======== DATASET ROWS ========

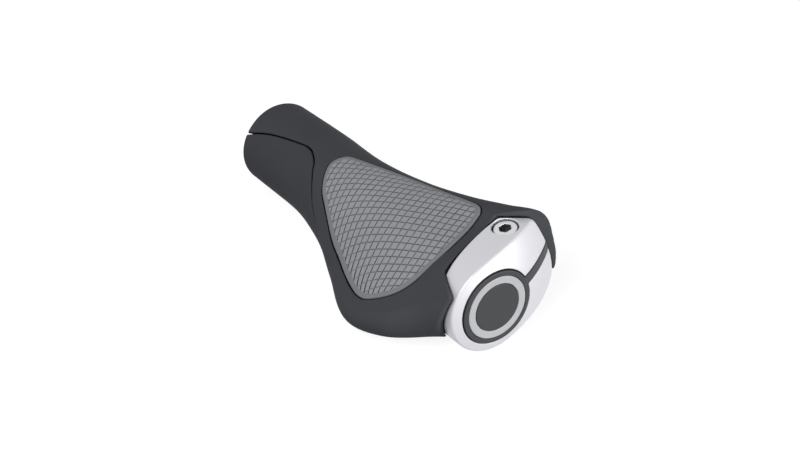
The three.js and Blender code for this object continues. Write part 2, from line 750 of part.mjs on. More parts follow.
const grip = new THREE.Group();
grip.add(pieceOf("inner_sleeve", makeSleeve(), { color: 0x2a2b2d, roughness: 0.6, metalness: 0 }));
grip.add(pieceOf("grip_body", rubber, { color: 0x3f4043, roughness: 0.75, metalness: 0 }));
grip.add(pieceOf("finger_panel", panel, { color: 0x3b3c3f, roughness: 0.8, metalness: 0 }));
grip.add(pieceOf("palm_pad", makePad(), { color: 0x8c8d8f, roughness: 0.8, metalness: 0 }));
grip.add(pieceOf("bar_clamp", makeClamp(), { color: 0xe9e9ec, roughness: 0.35, metalness: 0.6 }));
grip.add(pieceOf("clamp_screw", makeScrew(), { color: 0xb9babc, roughness: 0.25, metalness: 1 }));
grip.add(pieceOf("end_plug", makePlug(), { color: 0x4a4b50, roughness: 0.5, metalness: 0 }));
grip.add(pieceOf("plug_ring", ringInlay(0, 0), { color: 0xc8c9cc, roughness: 0.4, metalness: 0 }));

export default grip;
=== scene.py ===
import math

import bpy
import numpy as np
from mathutils import Matrix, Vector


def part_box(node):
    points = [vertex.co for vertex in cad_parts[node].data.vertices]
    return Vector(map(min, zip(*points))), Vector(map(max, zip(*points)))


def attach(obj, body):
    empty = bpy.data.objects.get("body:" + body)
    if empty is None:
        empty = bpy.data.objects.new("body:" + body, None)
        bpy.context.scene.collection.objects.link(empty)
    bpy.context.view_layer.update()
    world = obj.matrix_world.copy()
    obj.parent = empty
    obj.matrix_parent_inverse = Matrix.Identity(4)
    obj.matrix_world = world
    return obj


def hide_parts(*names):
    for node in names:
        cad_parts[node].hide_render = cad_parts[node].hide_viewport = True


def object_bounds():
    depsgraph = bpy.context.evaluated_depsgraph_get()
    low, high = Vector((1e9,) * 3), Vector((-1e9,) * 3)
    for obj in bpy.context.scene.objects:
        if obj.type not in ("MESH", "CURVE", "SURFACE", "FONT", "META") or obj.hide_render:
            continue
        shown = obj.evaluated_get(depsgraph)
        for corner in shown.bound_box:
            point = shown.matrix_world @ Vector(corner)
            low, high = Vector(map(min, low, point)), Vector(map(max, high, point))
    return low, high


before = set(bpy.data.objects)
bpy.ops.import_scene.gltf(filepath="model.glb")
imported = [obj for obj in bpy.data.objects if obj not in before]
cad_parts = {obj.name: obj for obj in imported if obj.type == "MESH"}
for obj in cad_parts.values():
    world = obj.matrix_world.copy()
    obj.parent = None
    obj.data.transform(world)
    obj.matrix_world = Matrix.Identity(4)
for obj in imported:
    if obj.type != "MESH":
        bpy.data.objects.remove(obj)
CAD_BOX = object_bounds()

# A lock-on handlebar grip for the right end of a flat bar.
#
# Its fine forms are written as distance fields in millimetres: a field is negative inside a
# piece and positive outside it. Pieces that meet use the same fields, so they keep their gaps.

MM = 0.001

# Bar, sleeve and the gaps between pieces
BORE_RADIUS = 11.2
SLEEVE_RADIUS = 13.0
COLLAR_RADIUS = 12.7
RUBBER_BORE = 13.3
CLAMP_BORE = 13.0
TUBE_RADIUS = 15.6
SEAT_GAP = 0.3

# Places along the bar, back from the plug's face
GRIP_LENGTH = 135
BODY_LENGTH = GRIP_LENGTH - 2
SLEEVE_LENGTH = GRIP_LENGTH - 5.4
COLLAR_START = GRIP_LENGTH - 20.5
END_ROUNDING = 1

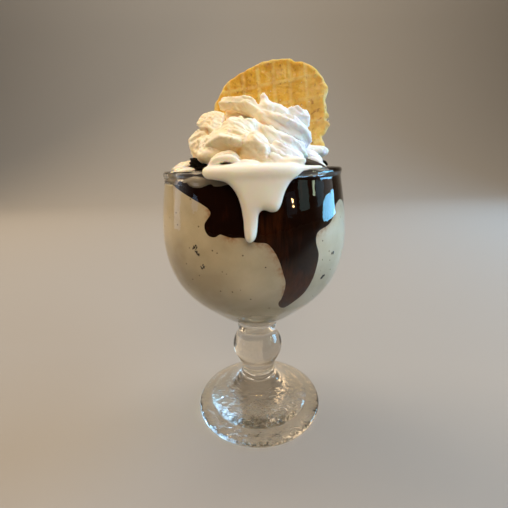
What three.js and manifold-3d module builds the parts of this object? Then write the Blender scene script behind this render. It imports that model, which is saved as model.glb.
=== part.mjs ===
// An ice cream sundae served in a thick pressed-glass goblet.
// Millimetres, +Z up, the origin on the flat underside of the foot, -Y is the front of the sundae.
// Nodes: glass, ice_cream, hot_fudge, whipped_cream and waffle.

import * as THREE from 'three';
import { mergeVertices } from 'three/addons/utils/BufferGeometryUtils.js';
import Module from 'manifold-3d';

const wasm = await Module();
wasm.setup();

// ---------------------------------------------------------------- driving dimensions

const GOBLET_HEIGHT = 173;
const FOOT_RADIUS = 45.5;
const BOWL_RADIUS = 57.5;
const LIP_RADIUS = 2.25;
const LIP_CENTRE = new THREE.Vector2(52.15, GOBLET_HEIGHT - LIP_RADIUS);
const WALL_FLOOR = 79;

const GAP = 0.3;
const TURNED_SIDES = 36;
const FUDGE_SIDES = 72;

const FILL_EDGE = 163.5;
const FILL_RISE = 13;
const FILL_POWER = 5;
const FUDGE_WALL = 2.4;
const FUDGE_TOP = 2.8;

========

| WRITTEN PROBLEM |
Reproduce only the lines from the one containing "0.4, metalness: 0" through the one containing "if empty is", inclusive of both.

| EXERCISE RESULT |
grip.add(pieceOf("plug_ring", ringInlay(0, 0), { color: 0xc8c9cc, roughness: 0.4, metalness: 0 }));

export default grip;
=== scene.py ===
import math

import bpy
import numpy as np
from mathutils import Matrix, Vector


def part_box(node):
    points = [vertex.co for vertex in cad_parts[node].data.vertices]
    return Vector(map(min, zip(*points))), Vector(map(max, zip(*points)))


def attach(obj, body):
    empty = bpy.data.objects.get("body:" + body)
    if empty is None:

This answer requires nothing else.